• **Task brief**
Each line of the material below should be reproduced exactly.
───── Given data
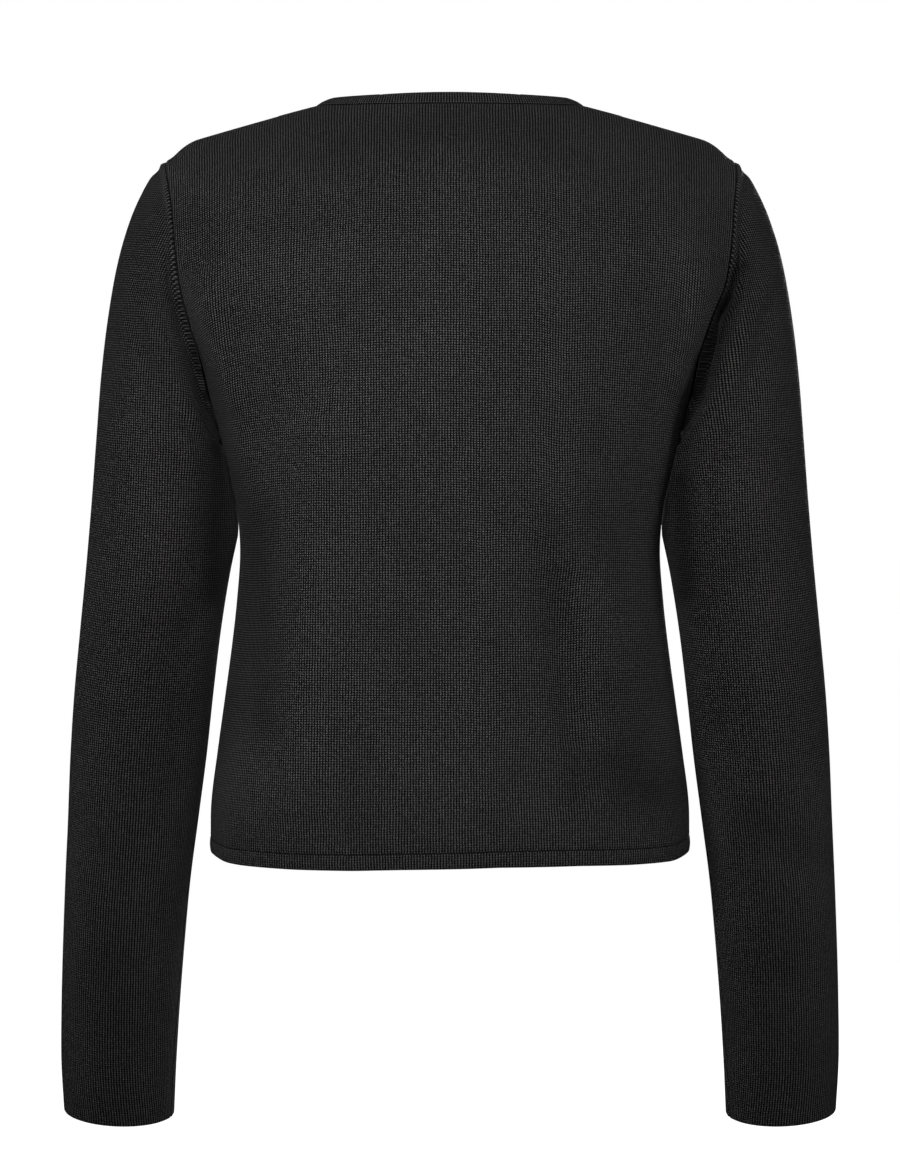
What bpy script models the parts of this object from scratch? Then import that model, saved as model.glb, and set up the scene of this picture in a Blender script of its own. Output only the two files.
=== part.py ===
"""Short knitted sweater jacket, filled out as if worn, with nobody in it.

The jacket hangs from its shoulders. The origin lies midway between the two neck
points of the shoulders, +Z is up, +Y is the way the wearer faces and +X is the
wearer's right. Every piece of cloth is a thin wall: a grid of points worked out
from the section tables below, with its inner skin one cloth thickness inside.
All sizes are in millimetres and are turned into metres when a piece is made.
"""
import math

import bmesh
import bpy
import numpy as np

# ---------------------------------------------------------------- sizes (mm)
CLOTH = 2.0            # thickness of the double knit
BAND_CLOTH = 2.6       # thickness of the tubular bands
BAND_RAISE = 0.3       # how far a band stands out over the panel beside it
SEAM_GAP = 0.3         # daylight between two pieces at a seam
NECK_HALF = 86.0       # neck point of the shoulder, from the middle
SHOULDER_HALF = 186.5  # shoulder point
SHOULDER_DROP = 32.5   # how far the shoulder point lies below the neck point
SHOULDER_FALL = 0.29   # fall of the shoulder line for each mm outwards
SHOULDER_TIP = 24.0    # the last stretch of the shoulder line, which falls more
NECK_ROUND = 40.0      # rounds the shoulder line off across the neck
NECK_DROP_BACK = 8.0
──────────
• **Response to the exercise**
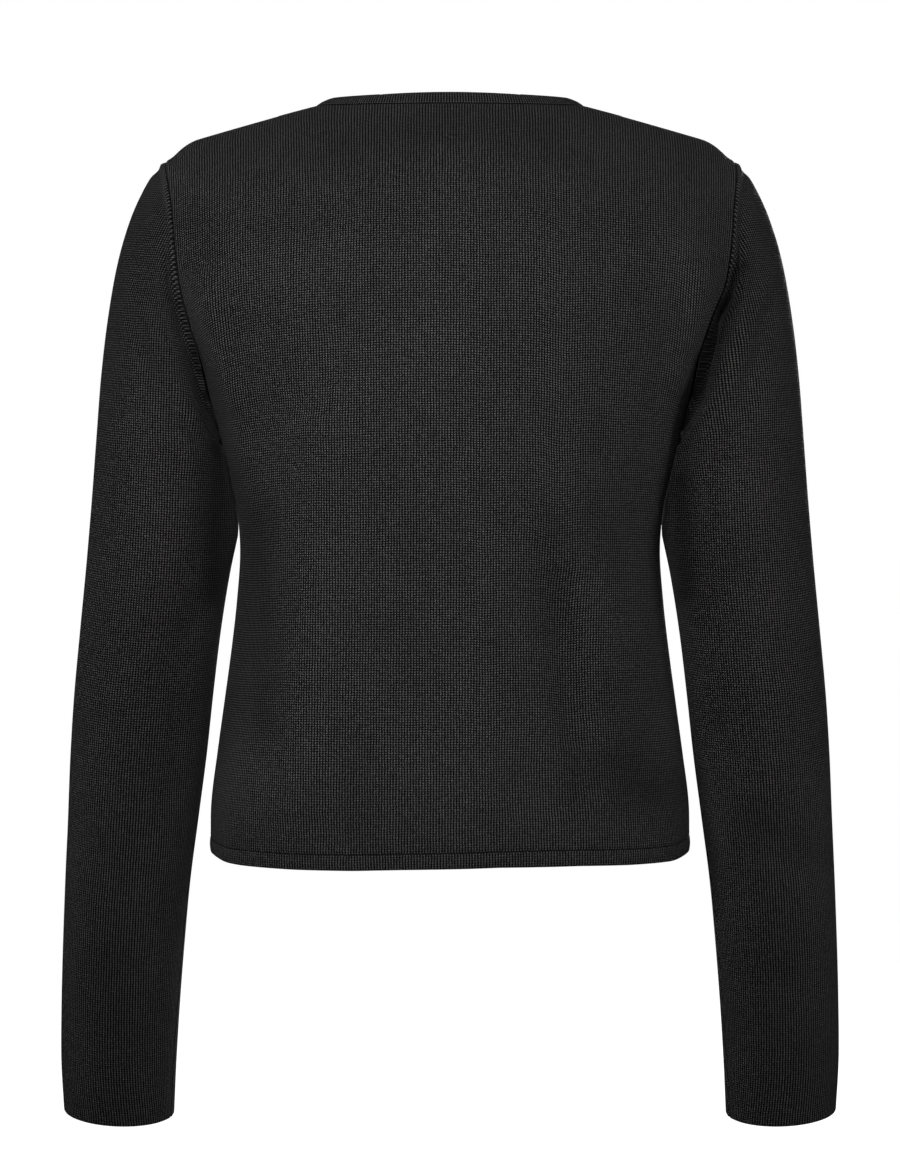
What bpy script models the parts of this object from scratch? Then import that model, saved as model.glb, and set up the scene of this picture in a Blender script of its own. Output only the two files.
=== part.py ===
"""Short knitted sweater jacket, filled out as if worn, with nobody in it.

The jacket hangs from its shoulders. The origin lies midway between the two neck
points of the shoulders, +Z is up, +Y is the way the wearer faces and +X is the
wearer's right. Every piece of cloth is a thin wall: a grid of points worked out
from the section tables below, with its inner skin one cloth thickness inside.
All sizes are in millimetres and are turned into metres when a piece is made.
"""
import math

import bmesh
import bpy
import numpy as np

# ---------------------------------------------------------------- sizes (mm)
CLOTH = 2.0            # thickness of the double knit
BAND_CLOTH = 2.6       # thickness of the tubular bands
BAND_RAISE = 0.3       # how far a band stands out over the panel beside it
SEAM_GAP = 0.3         # daylight between two pieces at a seam
NECK_HALF = 86.0       # neck point of the shoulder, from the middle
SHOULDER_HALF = 186.5  # shoulder point
SHOULDER_DROP = 32.5   # how far the shoulder point lies below the neck point
SHOULDER_FALL = 0.29   # fall of the shoulder line for each mm outwards
SHOULDER_TIP = 24.0    # the last stretch of the shoulder line, which falls more
NECK_ROUND = 40.0      # rounds the shoulder line off across the neck
NECK_DROP_BACK = 8.0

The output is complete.